BEGIN
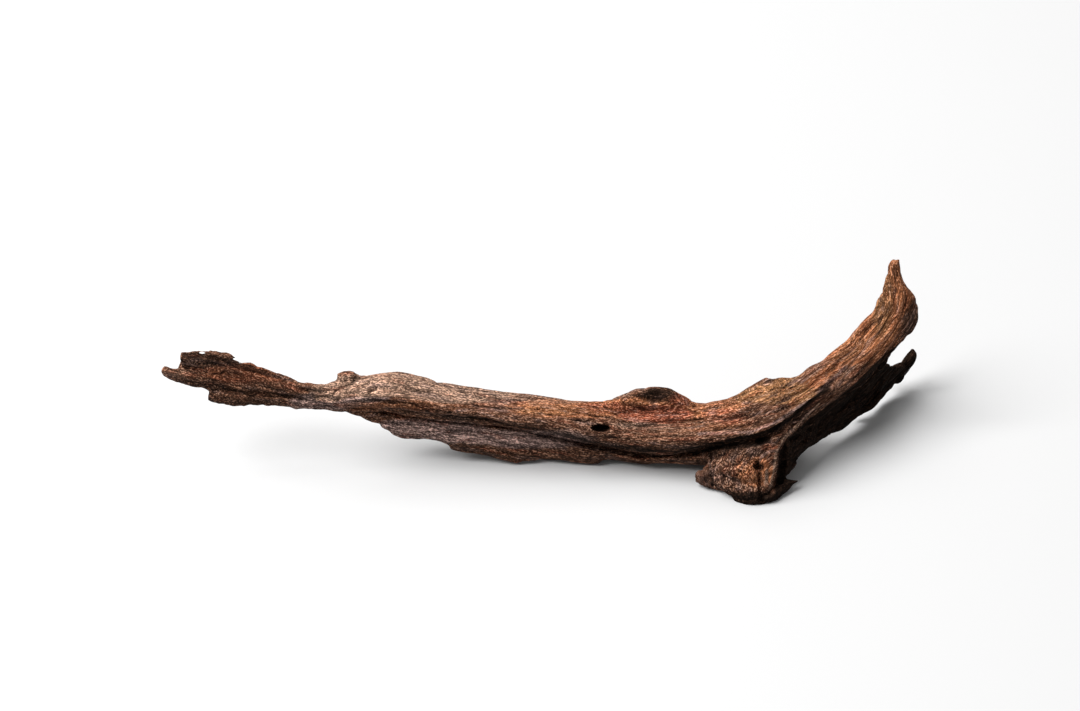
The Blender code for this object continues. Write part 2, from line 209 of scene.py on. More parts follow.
# %% [markdown]
# ## Which way the grain runs
#
# Grain follows the growth of the branch. Each point of the skin gets three new coordinates: how far
# along the heart of the limb it lies, and its two offsets from that heart. Noise that is stretched
# in these coordinates bends with the wood.

# %% The heart of the branch
HEART = [
    (-236, 83, 47), (-206, 80, 47), (-183, 75, 47), (-160, 69.5, 47), (-145, 66, 47),
    (-130, 64.5, 46), (-100, 65.5, 45), (-64, 62, 43), (-22, 56, 42), (20, 49, 40),
    (59, 44, 39), (95, 46, 37), (116, 48.5, 37), (135, 54, 40), (155, 63, 48), (172, 74, 60),
    (189, 86, 74), (198, 95, 84), (206, 104, 90), (212, 112, 96), (215, 121, 100),
    (215.5, 130, 104), (214, 140, 107), (213, 152, 110),
]
HEART_SAMPLES = 240
SMOOTHED_SHARE = 24


def smooth_course(stations, samples):
    """Even samples of a smooth curve through the stations, in metres."""
    points = np.array([place(*station) for station in stations])
    spans = np.linalg.norm(np.diff(points, axis=0), axis=1)
    run = np.concatenate([[0], np.cumsum(spans)])
    even = np.linspace(0, run[-1], samples)
    course = np.stack([np.interp(even, run, column) for column in points.T], axis=1)
    width = samples // SMOOTHED_SHARE
    kernel = np.hanning(2 * width + 1)
    kernel /= kernel.sum()
    padded = np.pad(course, ((width, width), (0, 0)), mode="reflect", reflect_type="odd")
    return np.stack([np.convolve(column, kernel, "valid") for column in padded.T], axis=1)


heart = smooth_course(HEART, HEART_SAMPLES)
print("the heart is", round(np.linalg.norm(np.diff(heart, axis=0), axis=1).sum() / MM), "mm long")

# %% Along the heart and across it
BATCH = 20_000


def nearest_sample(points, course):
    """For each point the index of the closest sample of the course, worked out in batches."""
    found = []
    for batch in np.array_split(points, max(1, len(points) // BATCH)):
        gaps = ((batch[:, None] - course[None]) ** 2).sum(axis=2)
        found.append(gaps.argmin(axis=1))
    return np.concatenate(found)


def along_heart(points, course):
    """Run along the course and offsets across it, in millimetres."""
    along = np.gradient(course, axis=0)
    along /= np.linalg.norm(along, axis=1, keepdims=True)
    across = np.cross(TO_VIEWER, along)
    across /= np.linalg.norm(across, axis=1, keepdims=True)
    out = np.cross(along, across)
    near = nearest_sample(points, course)
    offset = points - course[near]
    step = np.linalg.norm(course[1] - course[0])
    run = near * step + (offset * along[near]).sum(axis=1)
    rise = (offset * across[near]).sum(axis=1)
    depth = (offset * out[near]).sum(axis=1)
    return np.stack([run, rise, depth], axis=1) / MM


tip_run = along_heart(place(*HEART[-1])[None], heart)[0, 0]
print("the horn's tip lies", tip_run.round(), "mm along the heart")

# %% [markdown]
# ## The fan of the root foot
#
# The root foot grew out of the branch at an angle, so its grain fans out from where it left. Reach
# and turn about a point inside the branch give that fan. Both are shifted to agree with the branch's
# own grain at the top of the foot, where the two systems are blended.

# %% The foot's own grain
FOOT_HEART = [(124, 36, 30), (121, 28, 22), (118, 20, 16), (118, 11, 11), (122, 2, 4)]
FOOT_SAMPLES = 48
FAN_SOURCE = (150, 60, 36)
FOOT_TOP = (128, 36, 30)
FOOT_REACH = 21


def round_source(points):
    """Reach from the fan's source, turn about it and depth, for points in metres."""
    offset = (points - place(*FAN_SOURCE)) / MM
    left = -offset[:, 0]
    down = -(offset @ UP_IN_VIEW)
    return np.hypot(left, down), np.arctan2(left, down), offset @ TO_VIEWER


def fan(points, course):
    """The foot's grain, which agrees with the branch's where the foot begins."""
    top = place(*FOOT_TOP)[None]
    start = along_heart(top, course)[0]
    top_reach, top_turn, top_depth = round_source(top)
    reach, turn, depth = round_source(points)
    run = start[0] + reach - top_reach
    rise = start[1] + (turn - top_turn) * top_reach
    return np.stack([run, rise, start[2] + depth - top_depth], axis=1)


def foot_share(points):
    """1 on the root foot, 0 on the branch."""
    course = smooth_course(FOOT_HEART, FOOT_SAMPLES)
    near = nearest_sample(points, course)
    gap = np.linalg.norm(points - course[near], axis=1) / MM
    seen = (points - place(0, 0, 0)) @ UP_IN_VIEW / MM
    return ramp(gap, FOOT_REACH + 4, FOOT_REACH - 6) * ramp(seen, 40, 30)


print("the foot's share at its top is", foot_share(place(*FOOT_TOP)[None]).round(2))

# %% Grain coordinates of the skin in millimetres


def positions(mesh):
    found = np.empty(len(mesh.vertices) * 3)
    mesh.vertices.foreach_get("co", found)
    return found.reshape(-1, 3)


def normals(mesh):
    found = np.empty(len(mesh.vertices) * 3)
    mesh.vertices.foreach_get("normal", found)
    return found.reshape(-1, 3)


def grain_at(points):
    """Grain coordinates of each point in millimetres: along, across and depth."""
    foot = foot_share(points)[:, None]
    return along_heart(points, heart) * (1 - foot) + fan(points, heart) * foot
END
Return exactly the lines from the beginning of the data above through the one containing "# in these coordinates bends with the wood.", please. Include both end lines and add nothing else.

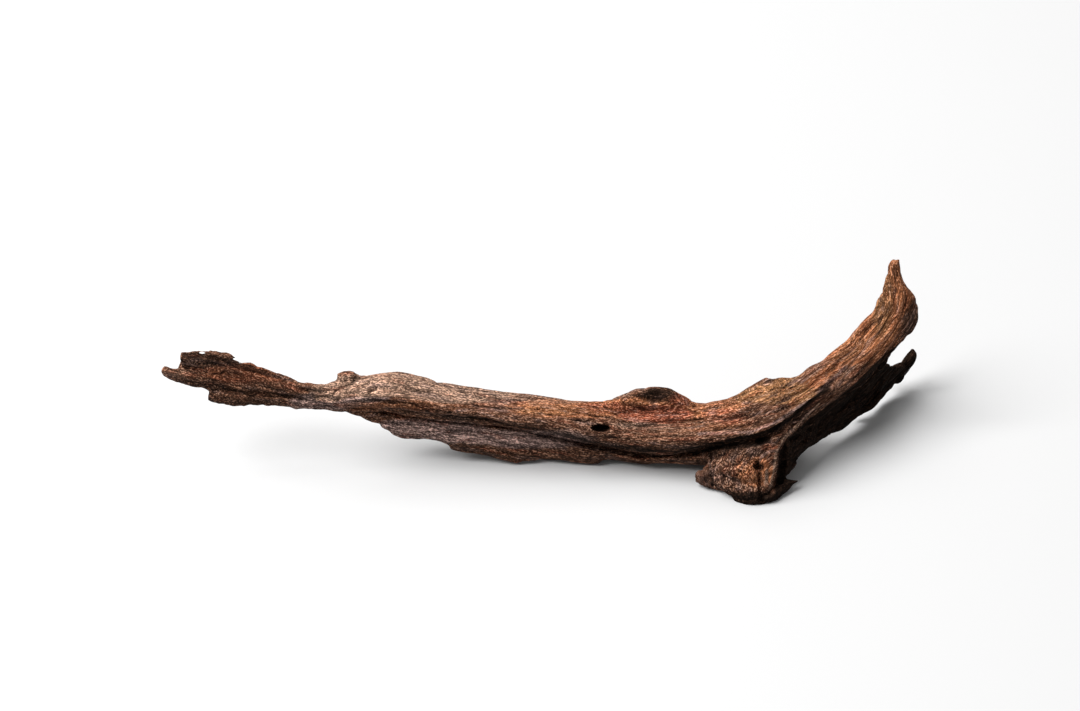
The Blender code for this object continues. Write part 2, from line 209 of scene.py on. More parts follow.
# %% [markdown]
# ## Which way the grain runs
#
# Grain follows the growth of the branch. Each point of the skin gets three new coordinates: how far
# along the heart of the limb it lies, and its two offsets from that heart. Noise that is stretched
# in these coordinates bends with the wood.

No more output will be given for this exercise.